The data challenge for retail is the sheer breadth of the product catalogue. A general merchandise retailer may stock 50,000 or more SKUs sourced from thousands of suppliers across dozens of countries. Calculating product-level emission factors for every SKU is not feasible in the short term. The practical approach is to group products into categories (fresh produce, dairy, packaged foods, textiles, electronics, household goods), then apply category-average emission factors from databases like ecoinvent or DEFRA. Within each category, identify the highest-volume products and pursue supplier-specific data for those items. Category 4 (upstream transport) requires visibility into the logistics chain from manufacturer to distribution centre to store. Retailers operating their own fleets capture this in Scope 1, but third-party transport sits in Category 4. Category 9 (downstream transport) covers home delivery and customer travel to stores, though customer travel is often excluded on the basis of controllability. Category 7 (employee commuting) is material for retailers with large store workforces spread across many locations.
Assurance providers reviewing retail Scope 3 disclosures commonly find that retailers undercount Category 1 by applying emission factors only to cost of goods sold while excluding indirect procurement (store fitouts, marketing materials, IT equipment, cleaning supplies). Another frequent finding is inconsistent treatment of own-brand versus third-party products. Retailers with private label ranges have better data access for those products but may apply different methods to branded products, creating a methodology gap that assurance procedures will identify. Store-level waste data (Category 5) is often incomplete, particularly for franchise or concession models where waste management contracts sit with the property owner rather than the retailer. ISAE 3410 practitioners will test whether the entity's reporting boundary captures all material categories, and retailers that exclude Category 9 or Category 12 without documented screening rationale will face questions.

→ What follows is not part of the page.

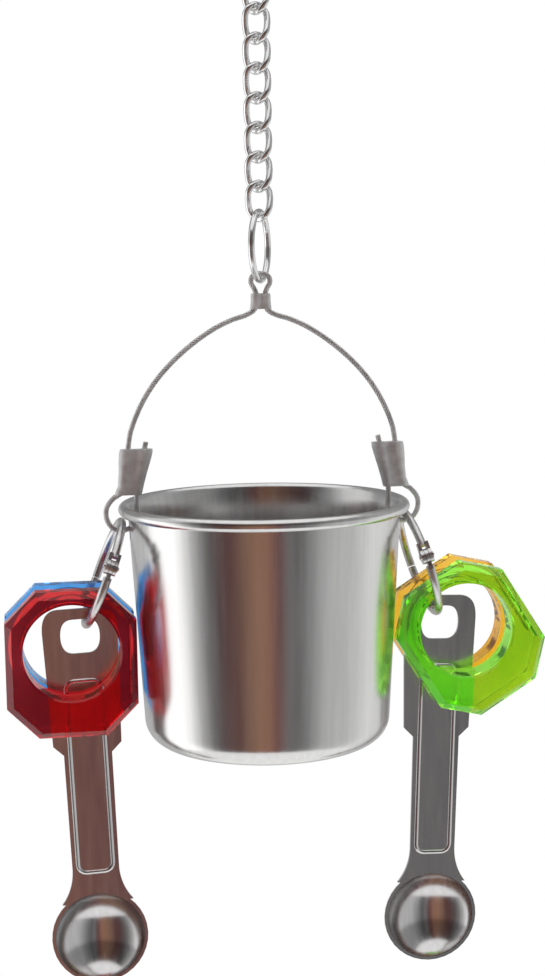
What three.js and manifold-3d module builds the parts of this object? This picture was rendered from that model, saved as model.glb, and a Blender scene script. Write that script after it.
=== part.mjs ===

For retailers applying this estimator, start with your procurement data. Group purchases into 10 to 15 product categories, calculate the spend per category, then apply the most granular emission factors available. For food retailers, the WRAP Courtauld Commitment provides UK-specific food product carbon footprints that are more accurate than generic spend-based factors. For fashion retailers, the Sustainable Apparel Coalition's Higg Index provides garment-level environmental data. Map your logistics chain by transport mode and request GLEC Framework data from carriers. For employee commuting, use national average commuting distance and mode-split data from census or transport surveys, adjusted for your store location mix (urban stores have different commuting patterns than suburban or rural locations).